Je ſuis réſolu d’apprendre à l’Europe, ainſi qu’à l’Amérique, ſi j’aurai en France le privilège excluſif de la perſécution. Je veux voir ſi, après avoir été la première victime du ſystème tyrannique de Robeſpierre, j’aurai le bonheur d’en être la dernière, par les ſoins de ſes Diſciples ; & alors on verra du moins à quel point je ſuis éloigné d’avoir partagé les opinions atroces & tyranniques de ces infâmes ennemis de la liberté, & combien il étoit hors de mon pouvoir même d’y oppoſer la moindre réſiſtance.

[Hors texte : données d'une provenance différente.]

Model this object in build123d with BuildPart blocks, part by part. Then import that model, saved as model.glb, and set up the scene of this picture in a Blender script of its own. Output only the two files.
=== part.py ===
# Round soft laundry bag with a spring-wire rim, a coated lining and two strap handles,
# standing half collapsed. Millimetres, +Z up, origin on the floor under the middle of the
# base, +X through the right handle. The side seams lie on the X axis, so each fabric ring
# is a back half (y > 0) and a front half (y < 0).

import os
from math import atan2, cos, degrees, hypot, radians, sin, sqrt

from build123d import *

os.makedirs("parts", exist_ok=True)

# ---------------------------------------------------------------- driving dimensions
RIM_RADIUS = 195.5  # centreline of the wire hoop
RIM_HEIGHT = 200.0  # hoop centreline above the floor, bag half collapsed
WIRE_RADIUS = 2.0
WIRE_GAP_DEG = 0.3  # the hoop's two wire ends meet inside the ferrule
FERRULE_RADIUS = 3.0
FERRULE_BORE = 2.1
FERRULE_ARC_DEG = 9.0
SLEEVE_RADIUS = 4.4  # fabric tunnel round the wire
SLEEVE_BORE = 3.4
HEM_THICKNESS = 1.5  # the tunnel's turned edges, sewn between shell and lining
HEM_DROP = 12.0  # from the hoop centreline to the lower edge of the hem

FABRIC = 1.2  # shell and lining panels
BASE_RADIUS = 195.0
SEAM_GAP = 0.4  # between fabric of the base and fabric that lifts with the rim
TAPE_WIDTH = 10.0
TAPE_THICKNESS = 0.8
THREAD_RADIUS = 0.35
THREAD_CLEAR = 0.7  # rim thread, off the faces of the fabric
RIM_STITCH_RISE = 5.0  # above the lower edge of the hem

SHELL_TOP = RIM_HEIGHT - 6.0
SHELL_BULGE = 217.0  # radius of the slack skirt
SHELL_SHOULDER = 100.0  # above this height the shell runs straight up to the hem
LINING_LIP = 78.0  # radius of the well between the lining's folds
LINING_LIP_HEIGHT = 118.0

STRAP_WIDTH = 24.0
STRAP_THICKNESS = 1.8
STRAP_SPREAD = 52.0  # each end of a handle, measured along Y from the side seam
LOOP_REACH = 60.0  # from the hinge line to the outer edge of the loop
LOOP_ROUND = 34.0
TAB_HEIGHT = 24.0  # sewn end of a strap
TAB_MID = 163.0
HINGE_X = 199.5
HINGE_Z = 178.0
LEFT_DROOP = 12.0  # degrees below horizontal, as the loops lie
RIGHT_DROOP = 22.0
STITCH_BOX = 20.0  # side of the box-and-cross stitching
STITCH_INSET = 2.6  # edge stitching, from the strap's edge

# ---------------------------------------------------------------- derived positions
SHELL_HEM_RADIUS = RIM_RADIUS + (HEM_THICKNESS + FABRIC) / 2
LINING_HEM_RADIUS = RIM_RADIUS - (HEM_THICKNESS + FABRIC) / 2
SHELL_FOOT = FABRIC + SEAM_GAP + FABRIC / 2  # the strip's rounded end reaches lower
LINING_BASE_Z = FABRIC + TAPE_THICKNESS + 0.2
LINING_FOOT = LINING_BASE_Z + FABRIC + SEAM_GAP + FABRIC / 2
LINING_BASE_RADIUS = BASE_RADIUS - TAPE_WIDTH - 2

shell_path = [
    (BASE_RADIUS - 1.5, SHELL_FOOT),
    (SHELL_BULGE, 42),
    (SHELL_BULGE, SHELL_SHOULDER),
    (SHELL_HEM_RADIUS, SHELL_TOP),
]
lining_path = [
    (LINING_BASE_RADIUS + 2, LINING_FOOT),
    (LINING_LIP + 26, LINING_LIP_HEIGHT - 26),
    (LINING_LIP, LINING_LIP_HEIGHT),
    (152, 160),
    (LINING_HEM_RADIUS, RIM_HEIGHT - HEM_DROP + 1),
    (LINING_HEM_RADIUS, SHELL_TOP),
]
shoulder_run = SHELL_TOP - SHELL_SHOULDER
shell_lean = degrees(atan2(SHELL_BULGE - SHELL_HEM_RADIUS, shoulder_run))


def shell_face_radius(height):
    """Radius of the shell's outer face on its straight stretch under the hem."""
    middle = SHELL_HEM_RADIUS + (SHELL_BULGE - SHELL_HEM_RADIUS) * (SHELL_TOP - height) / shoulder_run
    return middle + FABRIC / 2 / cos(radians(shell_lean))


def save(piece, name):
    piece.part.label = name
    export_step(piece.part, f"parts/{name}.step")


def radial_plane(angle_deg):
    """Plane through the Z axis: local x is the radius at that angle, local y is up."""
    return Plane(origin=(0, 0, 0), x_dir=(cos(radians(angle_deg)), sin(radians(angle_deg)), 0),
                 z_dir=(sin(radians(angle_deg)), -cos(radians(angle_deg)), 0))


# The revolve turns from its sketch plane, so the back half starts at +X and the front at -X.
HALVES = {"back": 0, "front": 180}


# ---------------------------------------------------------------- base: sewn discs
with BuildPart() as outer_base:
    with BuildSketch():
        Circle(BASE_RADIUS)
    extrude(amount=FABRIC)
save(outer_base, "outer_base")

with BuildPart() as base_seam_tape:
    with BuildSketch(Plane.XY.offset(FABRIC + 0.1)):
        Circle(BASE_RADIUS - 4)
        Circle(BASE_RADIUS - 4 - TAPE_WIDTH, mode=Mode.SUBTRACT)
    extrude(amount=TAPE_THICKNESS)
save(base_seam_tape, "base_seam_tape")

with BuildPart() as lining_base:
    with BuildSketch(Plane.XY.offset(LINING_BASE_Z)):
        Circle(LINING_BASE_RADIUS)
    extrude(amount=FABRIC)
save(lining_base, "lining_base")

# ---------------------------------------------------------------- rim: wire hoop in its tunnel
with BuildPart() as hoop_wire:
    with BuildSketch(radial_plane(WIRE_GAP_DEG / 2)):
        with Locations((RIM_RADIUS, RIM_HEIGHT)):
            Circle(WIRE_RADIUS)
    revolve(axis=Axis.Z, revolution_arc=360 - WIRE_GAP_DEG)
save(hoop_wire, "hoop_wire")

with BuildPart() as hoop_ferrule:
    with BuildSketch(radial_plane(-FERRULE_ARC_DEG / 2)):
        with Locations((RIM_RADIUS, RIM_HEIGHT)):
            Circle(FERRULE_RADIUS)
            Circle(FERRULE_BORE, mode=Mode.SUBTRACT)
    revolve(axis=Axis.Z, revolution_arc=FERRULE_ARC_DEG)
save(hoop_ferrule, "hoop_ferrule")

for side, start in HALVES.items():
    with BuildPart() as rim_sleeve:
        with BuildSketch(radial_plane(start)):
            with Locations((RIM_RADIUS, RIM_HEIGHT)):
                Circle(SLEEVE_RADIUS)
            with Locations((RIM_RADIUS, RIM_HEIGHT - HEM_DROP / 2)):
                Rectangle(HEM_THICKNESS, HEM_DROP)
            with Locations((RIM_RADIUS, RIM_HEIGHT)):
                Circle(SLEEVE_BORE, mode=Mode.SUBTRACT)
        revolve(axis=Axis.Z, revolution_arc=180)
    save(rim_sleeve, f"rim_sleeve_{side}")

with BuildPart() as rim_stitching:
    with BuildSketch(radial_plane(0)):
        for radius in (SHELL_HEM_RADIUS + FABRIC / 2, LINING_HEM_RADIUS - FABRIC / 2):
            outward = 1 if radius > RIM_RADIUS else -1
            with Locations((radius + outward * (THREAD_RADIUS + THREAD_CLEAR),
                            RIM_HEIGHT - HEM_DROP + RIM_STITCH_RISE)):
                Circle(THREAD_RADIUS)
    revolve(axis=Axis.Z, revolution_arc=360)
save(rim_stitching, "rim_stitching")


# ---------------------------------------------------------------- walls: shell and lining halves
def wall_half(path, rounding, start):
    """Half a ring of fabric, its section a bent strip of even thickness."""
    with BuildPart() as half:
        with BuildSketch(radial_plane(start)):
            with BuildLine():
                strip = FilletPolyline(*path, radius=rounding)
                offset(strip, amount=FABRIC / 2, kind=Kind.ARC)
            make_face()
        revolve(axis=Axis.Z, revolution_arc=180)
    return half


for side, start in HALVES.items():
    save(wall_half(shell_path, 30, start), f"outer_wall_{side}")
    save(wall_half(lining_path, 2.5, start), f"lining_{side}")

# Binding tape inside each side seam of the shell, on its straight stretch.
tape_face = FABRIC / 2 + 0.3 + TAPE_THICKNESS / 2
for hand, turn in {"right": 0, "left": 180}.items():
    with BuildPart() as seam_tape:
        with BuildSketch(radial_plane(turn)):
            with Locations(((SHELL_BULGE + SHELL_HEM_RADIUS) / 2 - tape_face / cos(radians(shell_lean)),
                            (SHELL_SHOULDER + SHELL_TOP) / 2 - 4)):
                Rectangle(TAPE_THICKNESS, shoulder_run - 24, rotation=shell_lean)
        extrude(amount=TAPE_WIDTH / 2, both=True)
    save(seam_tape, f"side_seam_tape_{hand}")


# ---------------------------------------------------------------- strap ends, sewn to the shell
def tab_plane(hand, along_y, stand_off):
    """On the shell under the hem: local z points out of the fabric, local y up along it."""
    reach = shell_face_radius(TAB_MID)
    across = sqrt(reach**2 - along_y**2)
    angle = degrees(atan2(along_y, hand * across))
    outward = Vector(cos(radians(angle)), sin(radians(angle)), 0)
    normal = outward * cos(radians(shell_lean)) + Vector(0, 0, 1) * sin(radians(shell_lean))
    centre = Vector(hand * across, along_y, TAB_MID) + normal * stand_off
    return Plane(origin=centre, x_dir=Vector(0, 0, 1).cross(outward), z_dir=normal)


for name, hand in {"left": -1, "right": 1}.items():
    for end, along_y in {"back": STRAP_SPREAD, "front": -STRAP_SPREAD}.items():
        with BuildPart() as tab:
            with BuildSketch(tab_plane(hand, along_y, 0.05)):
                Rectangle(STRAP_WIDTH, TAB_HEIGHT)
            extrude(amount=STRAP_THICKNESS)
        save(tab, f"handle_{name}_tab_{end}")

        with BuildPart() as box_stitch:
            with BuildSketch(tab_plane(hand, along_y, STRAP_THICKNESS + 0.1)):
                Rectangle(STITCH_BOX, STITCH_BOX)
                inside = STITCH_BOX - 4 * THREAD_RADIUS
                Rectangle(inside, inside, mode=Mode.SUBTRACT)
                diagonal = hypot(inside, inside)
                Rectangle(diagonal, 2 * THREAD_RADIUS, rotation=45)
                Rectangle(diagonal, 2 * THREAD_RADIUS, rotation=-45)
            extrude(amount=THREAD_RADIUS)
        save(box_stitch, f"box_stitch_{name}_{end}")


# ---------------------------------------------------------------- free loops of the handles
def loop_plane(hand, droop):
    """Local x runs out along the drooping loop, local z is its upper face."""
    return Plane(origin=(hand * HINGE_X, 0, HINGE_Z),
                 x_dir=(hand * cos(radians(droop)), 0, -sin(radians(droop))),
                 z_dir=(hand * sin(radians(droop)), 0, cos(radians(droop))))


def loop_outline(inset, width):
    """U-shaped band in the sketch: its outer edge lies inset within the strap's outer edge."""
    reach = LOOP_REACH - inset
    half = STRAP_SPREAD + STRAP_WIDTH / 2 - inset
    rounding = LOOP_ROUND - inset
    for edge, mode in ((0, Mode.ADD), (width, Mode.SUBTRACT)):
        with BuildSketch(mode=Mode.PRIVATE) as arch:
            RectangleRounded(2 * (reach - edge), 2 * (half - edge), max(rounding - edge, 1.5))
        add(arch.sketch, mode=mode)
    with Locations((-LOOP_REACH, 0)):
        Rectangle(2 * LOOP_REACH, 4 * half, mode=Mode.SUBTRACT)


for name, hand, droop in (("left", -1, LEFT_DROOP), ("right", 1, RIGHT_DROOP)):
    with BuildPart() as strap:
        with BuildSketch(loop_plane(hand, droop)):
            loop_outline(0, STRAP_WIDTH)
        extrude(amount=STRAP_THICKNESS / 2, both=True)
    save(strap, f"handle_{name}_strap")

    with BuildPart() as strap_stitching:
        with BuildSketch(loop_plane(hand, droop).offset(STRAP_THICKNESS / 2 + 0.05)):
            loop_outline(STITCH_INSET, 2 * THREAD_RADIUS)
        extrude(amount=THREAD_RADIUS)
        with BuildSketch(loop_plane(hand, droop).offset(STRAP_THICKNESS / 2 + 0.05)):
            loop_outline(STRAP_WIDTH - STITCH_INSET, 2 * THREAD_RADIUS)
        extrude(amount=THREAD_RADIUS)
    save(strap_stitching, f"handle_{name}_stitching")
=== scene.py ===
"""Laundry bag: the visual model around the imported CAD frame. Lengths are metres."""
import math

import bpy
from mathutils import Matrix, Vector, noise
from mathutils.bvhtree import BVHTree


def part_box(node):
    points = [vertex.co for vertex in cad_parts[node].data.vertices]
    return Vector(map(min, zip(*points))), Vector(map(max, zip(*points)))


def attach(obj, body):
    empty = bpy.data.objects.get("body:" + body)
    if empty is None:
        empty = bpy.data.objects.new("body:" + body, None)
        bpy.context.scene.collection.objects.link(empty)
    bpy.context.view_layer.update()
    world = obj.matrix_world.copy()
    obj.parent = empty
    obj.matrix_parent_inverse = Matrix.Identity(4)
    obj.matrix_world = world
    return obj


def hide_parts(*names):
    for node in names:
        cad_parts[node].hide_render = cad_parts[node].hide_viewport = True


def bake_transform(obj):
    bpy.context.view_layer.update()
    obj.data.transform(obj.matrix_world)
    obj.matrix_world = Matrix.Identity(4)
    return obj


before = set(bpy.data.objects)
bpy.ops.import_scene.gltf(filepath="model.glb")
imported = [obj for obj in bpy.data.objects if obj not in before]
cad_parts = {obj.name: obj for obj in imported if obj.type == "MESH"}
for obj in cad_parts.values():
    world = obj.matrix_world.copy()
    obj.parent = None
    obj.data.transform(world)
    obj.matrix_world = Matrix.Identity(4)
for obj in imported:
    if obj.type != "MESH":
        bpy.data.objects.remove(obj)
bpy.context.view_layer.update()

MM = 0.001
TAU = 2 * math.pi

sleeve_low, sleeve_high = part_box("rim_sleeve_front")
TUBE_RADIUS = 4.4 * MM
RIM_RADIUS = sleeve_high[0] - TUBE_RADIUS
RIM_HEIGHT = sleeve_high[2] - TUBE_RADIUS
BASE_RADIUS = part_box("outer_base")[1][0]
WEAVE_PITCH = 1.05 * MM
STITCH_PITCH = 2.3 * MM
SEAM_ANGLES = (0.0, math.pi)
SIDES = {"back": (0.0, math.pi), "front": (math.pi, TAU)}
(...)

Il y a maintenant quelque choſe de glorieux à être le ſeul homme ſuſpect en France, c’eſt-à-dire, le dernier réduit où la tyrannie ſe ſoit retranchée. Il eſt curieux de voir les acceptions differentes & contradictoires qu’on a données à ce mot ſuſpect à mon égard. — D’abord, & pour avoir un prétexte apparent à la perſécution, j’étois ſuspect de complicité avec Dumouriez. Enſuite, & lorsſqu’il eſt prouvé, qu’au lieu d’être ſon complice, j’étois ſa victime, je devins ſuſpect d’être républicain, mais non révolutionnaire (c’étoit au 31 mai). Peu après, je fus ſuſpect de fédéralisme : &, maintenant que cette dénomination ne peut plus ſervir de prétexte à l’oppreſſion, je ſuis ſuſpect de Capetiſme. Enfin, je n’aurois pas été ſurpris que ſi Robeſpierre & ſes complices euſſent ruiné la choſe publique, ainſi qu’il s’en eſt fallu de peu, on m’eût proſcrit comme ardent ami de la liberté : ce qui auroit été le ſeul ſoupçon légitime, & que je n’aurois jamais dénié.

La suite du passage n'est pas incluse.